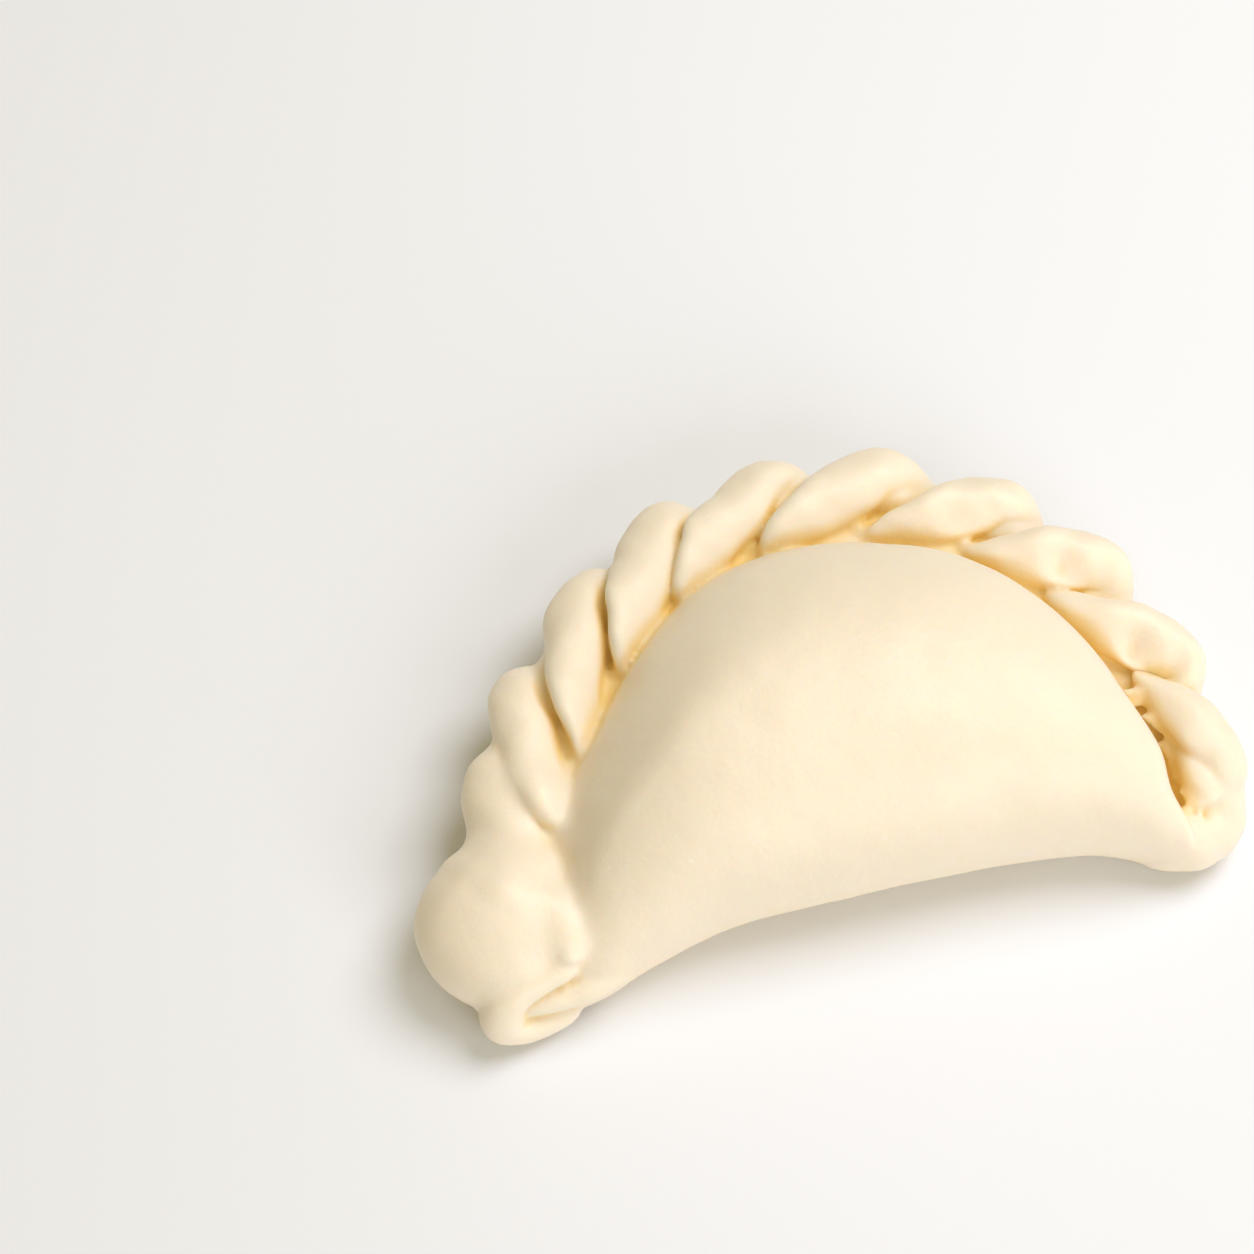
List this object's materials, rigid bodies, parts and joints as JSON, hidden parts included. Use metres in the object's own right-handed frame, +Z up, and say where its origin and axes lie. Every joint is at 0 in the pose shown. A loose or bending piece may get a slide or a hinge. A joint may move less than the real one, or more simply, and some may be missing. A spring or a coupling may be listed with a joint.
{
  "type": "empanada",
  "caption": "Raw half-moon empanada of folded pale dough, plump and domed, with a thick twisted rope edge and a flat underside to rest on.",
  "frame": {"origin": "middle of the bounding box in plan, at the level the empanada rests on", "axes": "+X along the length from the bulb end to the plain corner, +Y from the fold towards the twisted edge, +Z up through the dome"},
  "size_m": [0.1202, 0.0798, 0.032],
  "materials": {
    "dough": "smooth raw dough, satin, pale cream"
  },
  "bodies": {
    "root": {"empanada": "dough"}
  },
  "joints": []
}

= = = =

■ TASK DESCRIPTION
Copy out the full material exactly as it appears.

■ OUTPUT FOR THIS TASK
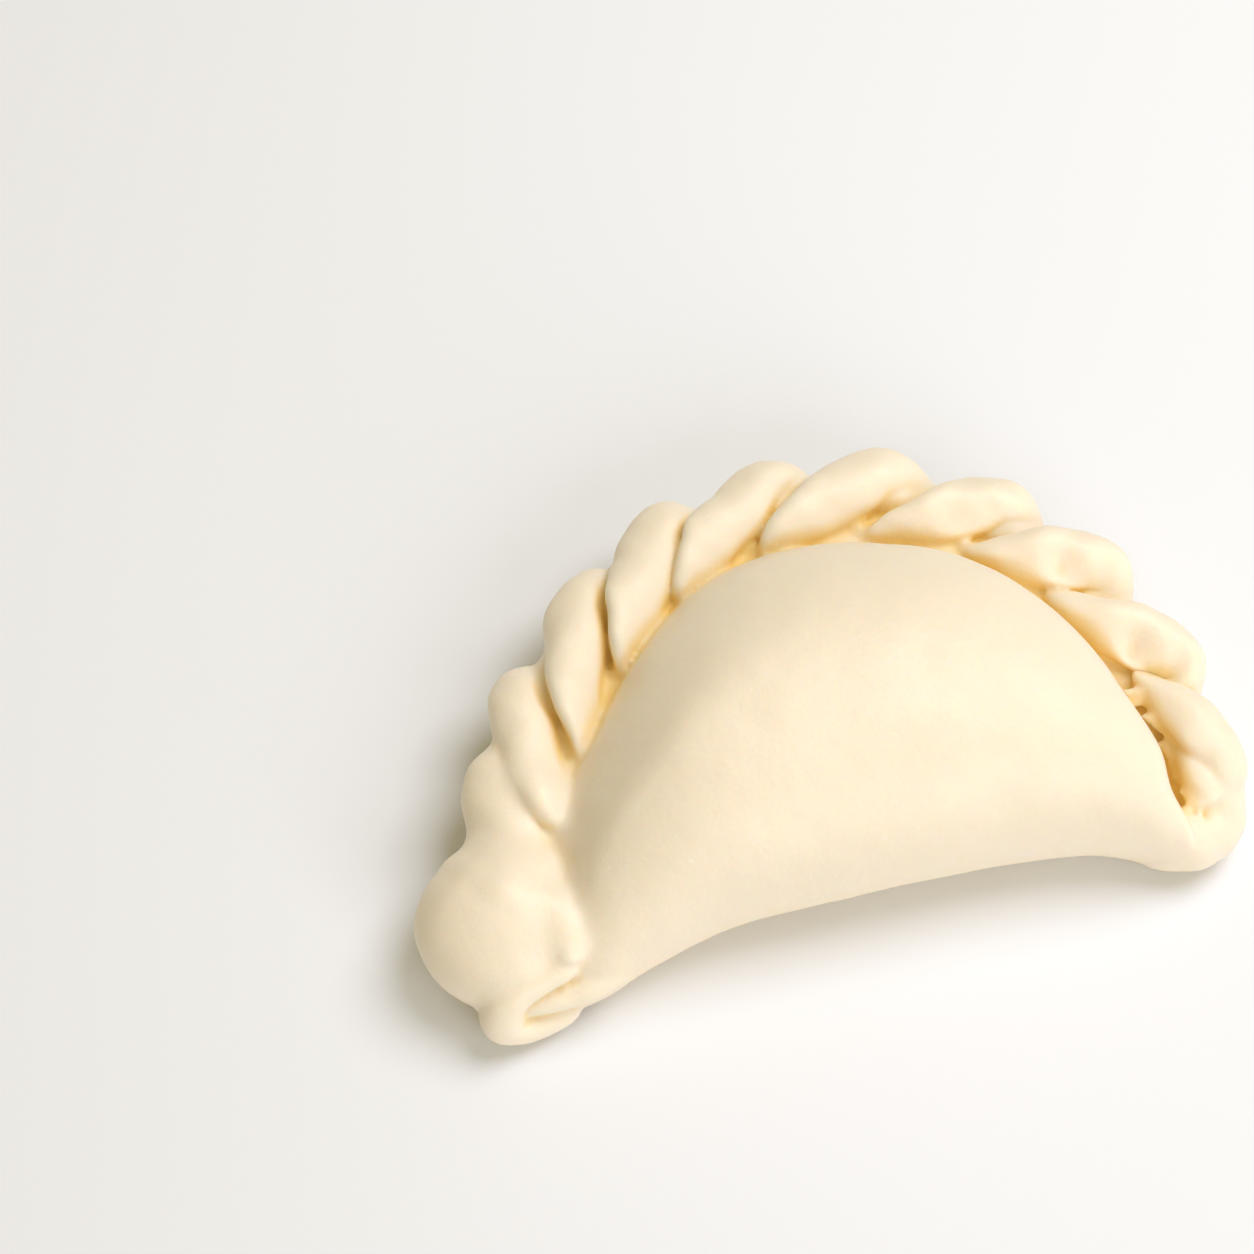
List this object's materials, rigid bodies, parts and joints as JSON, hidden parts included. Use metres in the object's own right-handed frame, +Z up, and say where its origin and axes lie. Every joint is at 0 in the pose shown. A loose or bending piece may get a slide or a hinge. A joint may move less than the real one, or more simply, and some may be missing. A spring or a coupling may be listed with a joint.
{
  "type": "empanada",
  "caption": "Raw half-moon empanada of folded pale dough, plump and domed, with a thick twisted rope edge and a flat underside to rest on.",
  "frame": {"origin": "middle of the bounding box in plan, at the level the empanada rests on", "axes": "+X along the length from the bulb end to the plain corner, +Y from the fold towards the twisted edge, +Z up through the dome"},
  "size_m": [0.1202, 0.0798, 0.032],
  "materials": {
    "dough": "smooth raw dough, satin, pale cream"
  },
  "bodies": {
    "root": {"empanada": "dough"}
  },
  "joints": []
}